Acoustic Fatigue Research for Honeycomb Sandwich Structure with Impact Damage Based on Vibro-Acoustic Coupling Analysis

Abstract

Composite honeycomb sandwich structure is widely used in aircraft wing leading edge, rudder surface, engine fairing, etc. It is susceptible to strong aerodynamic noise and impact loads from birds, hails, and stones. Therefore, it is essential to evaluate the life of structure with sound and collision load. In this paper, an acoustic fatigue life evaluation method based on vibro-acoustic coupling with impact damage is proposed. A representative composite honeycomb sandwich structure is built up to implement the proposed method. Firstly, the low-velocity impact process is simulated by the finite element (FE) method.

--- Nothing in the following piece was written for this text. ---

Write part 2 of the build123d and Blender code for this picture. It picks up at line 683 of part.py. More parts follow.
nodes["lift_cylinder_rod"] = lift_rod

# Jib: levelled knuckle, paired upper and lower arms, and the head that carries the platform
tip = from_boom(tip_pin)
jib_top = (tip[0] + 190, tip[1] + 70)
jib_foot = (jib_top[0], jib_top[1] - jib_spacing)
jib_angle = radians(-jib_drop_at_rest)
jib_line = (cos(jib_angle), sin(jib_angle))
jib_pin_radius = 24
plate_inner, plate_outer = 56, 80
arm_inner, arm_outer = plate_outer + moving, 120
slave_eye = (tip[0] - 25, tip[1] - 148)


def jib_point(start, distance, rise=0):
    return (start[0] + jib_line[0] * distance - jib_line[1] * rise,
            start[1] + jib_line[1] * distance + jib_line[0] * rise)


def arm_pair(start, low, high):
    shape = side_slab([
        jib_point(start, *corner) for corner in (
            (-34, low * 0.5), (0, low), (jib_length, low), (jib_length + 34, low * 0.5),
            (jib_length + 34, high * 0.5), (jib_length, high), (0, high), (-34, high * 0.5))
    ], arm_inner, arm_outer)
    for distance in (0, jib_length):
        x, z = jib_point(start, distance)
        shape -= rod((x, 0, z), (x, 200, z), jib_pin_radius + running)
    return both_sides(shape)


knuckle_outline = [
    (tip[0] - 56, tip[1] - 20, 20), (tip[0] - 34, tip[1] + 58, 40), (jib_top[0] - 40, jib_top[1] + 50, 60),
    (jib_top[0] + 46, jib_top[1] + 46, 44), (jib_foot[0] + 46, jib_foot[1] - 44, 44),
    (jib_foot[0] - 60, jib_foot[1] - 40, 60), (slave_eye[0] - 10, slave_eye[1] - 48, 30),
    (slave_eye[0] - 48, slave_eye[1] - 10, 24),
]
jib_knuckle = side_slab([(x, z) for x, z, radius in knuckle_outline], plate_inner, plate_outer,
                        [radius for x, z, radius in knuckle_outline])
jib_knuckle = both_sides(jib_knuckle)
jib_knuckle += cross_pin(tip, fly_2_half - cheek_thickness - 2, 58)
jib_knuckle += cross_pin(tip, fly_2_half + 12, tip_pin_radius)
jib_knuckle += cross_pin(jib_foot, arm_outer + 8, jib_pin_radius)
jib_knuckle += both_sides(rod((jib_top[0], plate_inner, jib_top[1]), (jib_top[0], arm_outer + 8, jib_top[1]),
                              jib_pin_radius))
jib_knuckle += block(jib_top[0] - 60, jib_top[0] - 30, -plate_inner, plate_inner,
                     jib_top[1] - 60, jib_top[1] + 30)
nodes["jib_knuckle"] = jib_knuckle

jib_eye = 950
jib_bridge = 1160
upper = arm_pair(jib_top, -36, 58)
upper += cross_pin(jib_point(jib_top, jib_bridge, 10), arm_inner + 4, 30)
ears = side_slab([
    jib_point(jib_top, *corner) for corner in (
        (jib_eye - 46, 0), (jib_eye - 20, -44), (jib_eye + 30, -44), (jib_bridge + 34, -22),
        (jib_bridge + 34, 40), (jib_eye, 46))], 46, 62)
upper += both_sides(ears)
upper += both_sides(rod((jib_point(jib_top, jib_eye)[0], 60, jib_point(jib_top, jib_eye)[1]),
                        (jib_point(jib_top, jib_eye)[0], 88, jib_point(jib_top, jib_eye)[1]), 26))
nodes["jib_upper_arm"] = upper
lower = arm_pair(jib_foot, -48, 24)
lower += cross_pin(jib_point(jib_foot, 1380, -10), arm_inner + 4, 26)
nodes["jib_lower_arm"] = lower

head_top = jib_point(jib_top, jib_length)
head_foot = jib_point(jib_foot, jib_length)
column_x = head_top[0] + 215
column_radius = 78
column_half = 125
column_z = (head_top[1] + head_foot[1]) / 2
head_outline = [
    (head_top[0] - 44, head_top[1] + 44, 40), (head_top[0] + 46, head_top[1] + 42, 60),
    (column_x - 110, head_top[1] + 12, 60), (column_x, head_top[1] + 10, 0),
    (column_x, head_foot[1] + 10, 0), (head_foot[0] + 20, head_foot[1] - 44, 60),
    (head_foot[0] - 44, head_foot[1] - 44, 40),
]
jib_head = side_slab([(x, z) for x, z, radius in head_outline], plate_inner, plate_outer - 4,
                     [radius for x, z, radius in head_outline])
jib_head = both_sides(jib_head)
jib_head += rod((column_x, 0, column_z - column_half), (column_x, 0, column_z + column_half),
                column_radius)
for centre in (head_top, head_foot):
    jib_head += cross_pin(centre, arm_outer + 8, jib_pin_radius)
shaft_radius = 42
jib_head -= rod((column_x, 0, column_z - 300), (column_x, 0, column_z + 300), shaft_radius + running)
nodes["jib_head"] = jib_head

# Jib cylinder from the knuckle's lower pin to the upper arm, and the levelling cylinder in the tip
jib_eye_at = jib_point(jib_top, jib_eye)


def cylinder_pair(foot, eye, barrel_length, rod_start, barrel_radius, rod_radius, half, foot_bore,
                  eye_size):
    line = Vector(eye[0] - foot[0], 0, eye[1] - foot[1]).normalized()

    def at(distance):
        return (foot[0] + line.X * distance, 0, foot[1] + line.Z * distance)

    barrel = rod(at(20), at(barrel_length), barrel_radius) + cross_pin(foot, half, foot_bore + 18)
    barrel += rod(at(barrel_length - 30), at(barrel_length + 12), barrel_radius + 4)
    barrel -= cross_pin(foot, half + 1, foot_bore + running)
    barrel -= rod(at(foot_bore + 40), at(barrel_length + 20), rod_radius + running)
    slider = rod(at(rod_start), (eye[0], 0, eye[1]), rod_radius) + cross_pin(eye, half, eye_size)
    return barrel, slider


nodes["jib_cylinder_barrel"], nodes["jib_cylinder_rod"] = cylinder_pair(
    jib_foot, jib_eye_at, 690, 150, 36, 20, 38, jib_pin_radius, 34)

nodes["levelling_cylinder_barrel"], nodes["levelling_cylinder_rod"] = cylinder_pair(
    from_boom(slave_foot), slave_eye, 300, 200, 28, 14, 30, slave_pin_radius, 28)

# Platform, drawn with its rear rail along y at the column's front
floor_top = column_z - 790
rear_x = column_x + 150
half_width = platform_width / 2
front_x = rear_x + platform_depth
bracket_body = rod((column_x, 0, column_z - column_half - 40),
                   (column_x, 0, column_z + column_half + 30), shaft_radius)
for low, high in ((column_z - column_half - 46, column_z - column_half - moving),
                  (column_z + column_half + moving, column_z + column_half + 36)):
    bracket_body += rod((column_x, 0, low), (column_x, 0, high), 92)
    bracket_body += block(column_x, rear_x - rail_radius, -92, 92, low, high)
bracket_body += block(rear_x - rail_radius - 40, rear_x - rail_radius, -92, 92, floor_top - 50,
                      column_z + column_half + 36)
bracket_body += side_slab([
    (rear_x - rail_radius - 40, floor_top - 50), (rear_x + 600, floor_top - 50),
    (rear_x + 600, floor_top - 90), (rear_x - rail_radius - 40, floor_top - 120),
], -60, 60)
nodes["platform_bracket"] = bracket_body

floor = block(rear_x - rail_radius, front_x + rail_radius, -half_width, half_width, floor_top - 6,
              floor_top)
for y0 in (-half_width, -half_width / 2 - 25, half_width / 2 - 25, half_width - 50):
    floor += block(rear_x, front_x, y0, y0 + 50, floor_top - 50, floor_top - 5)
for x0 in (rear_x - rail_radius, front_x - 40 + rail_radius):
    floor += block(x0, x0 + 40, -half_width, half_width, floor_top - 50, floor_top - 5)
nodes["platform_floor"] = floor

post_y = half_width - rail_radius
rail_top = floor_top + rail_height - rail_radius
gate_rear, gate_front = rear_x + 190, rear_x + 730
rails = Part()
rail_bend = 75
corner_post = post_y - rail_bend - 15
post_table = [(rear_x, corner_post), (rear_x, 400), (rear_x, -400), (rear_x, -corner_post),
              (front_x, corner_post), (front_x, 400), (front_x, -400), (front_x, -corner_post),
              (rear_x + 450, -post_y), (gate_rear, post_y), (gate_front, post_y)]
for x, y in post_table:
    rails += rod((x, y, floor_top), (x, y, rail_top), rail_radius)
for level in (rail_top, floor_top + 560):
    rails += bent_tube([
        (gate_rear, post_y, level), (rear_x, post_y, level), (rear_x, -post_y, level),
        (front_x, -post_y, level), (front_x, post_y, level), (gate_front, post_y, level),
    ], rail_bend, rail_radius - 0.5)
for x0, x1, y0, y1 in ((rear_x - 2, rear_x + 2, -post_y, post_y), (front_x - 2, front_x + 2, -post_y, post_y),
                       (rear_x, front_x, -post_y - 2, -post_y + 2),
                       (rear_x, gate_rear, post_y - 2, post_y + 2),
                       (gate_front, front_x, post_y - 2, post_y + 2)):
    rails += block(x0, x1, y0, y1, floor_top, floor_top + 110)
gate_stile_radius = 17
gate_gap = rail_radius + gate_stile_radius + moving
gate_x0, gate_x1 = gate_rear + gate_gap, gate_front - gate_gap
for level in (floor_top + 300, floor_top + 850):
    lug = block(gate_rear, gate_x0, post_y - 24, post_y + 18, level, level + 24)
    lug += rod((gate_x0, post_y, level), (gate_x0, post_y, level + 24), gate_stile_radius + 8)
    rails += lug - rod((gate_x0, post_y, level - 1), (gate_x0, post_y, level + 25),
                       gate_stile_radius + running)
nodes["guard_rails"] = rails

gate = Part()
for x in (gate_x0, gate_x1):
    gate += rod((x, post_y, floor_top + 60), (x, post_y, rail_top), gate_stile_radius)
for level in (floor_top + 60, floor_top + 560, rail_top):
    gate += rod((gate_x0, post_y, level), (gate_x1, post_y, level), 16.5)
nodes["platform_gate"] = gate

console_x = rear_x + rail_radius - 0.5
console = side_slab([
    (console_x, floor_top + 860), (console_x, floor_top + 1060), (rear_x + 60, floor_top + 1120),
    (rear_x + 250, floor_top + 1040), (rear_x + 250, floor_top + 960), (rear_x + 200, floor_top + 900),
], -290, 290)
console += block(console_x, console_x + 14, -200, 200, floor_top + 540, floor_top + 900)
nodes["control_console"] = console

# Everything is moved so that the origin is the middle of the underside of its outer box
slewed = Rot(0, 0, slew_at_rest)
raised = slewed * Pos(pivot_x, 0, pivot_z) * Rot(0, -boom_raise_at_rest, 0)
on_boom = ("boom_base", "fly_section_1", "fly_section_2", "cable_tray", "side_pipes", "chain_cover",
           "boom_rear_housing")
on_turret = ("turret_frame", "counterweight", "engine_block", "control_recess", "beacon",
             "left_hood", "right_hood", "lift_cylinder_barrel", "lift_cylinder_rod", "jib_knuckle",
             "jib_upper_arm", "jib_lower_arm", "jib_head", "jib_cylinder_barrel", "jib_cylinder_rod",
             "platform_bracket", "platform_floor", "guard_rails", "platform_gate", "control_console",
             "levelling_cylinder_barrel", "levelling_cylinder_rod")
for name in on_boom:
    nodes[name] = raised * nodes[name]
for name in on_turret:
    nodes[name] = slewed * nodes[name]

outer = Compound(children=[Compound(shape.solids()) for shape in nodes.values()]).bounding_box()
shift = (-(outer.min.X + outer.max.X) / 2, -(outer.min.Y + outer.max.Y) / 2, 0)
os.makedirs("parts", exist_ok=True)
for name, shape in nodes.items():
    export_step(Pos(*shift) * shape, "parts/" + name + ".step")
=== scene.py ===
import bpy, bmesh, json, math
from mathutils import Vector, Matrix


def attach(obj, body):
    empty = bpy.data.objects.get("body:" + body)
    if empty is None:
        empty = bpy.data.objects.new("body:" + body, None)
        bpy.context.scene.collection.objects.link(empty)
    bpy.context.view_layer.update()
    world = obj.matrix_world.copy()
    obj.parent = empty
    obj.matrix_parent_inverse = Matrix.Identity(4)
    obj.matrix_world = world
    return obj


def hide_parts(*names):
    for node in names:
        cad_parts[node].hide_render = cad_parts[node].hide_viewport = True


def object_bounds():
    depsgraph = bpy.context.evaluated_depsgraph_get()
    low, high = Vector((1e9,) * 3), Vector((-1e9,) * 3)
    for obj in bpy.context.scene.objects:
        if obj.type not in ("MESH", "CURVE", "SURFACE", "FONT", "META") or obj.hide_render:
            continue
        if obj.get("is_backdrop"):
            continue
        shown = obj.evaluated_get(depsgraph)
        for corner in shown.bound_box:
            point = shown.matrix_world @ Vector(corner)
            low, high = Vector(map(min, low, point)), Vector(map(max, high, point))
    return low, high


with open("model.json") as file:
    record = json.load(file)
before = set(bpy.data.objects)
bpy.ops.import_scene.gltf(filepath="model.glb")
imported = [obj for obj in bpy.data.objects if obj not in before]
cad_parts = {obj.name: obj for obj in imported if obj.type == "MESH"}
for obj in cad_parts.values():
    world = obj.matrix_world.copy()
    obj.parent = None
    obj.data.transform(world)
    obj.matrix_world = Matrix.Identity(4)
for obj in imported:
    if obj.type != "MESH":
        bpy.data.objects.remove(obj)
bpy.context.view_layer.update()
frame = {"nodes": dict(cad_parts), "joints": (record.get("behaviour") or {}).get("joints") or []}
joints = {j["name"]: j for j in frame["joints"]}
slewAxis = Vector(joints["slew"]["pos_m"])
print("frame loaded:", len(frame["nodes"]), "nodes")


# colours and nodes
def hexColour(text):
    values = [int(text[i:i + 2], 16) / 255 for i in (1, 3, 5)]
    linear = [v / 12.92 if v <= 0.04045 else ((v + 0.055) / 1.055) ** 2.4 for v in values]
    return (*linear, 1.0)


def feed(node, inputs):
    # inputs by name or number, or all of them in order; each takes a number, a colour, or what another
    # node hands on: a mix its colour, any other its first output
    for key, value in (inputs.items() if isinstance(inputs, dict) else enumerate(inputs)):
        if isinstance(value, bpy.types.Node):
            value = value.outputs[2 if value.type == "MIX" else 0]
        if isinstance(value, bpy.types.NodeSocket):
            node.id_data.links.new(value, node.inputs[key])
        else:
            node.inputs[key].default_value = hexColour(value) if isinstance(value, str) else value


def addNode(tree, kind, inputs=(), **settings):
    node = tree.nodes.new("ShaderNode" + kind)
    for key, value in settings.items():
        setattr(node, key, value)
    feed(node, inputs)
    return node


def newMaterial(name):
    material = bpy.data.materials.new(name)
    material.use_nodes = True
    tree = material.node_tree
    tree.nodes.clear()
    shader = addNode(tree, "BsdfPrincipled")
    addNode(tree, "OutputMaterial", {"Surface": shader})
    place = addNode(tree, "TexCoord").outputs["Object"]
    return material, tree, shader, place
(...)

This analysis case is used to get the structure with damage and material degradation. Secondly, the FE model is linked with the acoustic indirect boundary element (BE) model. A white Gaussian noise load is applied to the coupled FE/indirect BE model, and the power spectral density (PSD) curve of the structural dangerous point is obtained by modal-based vibro-acoustic coupling response case and random post-processing analysis case. At last, the fatigue life of the honeycomb structure is computed by the PSD theory. The result shows that with the increase of the impact energy, the structural life under the same acoustic load decreases. This method reveals high computational efficiency and excellent feasibility. The analytical result has reference value for the acoustic and mechanical properties design of composite honeycomb sandwich structure.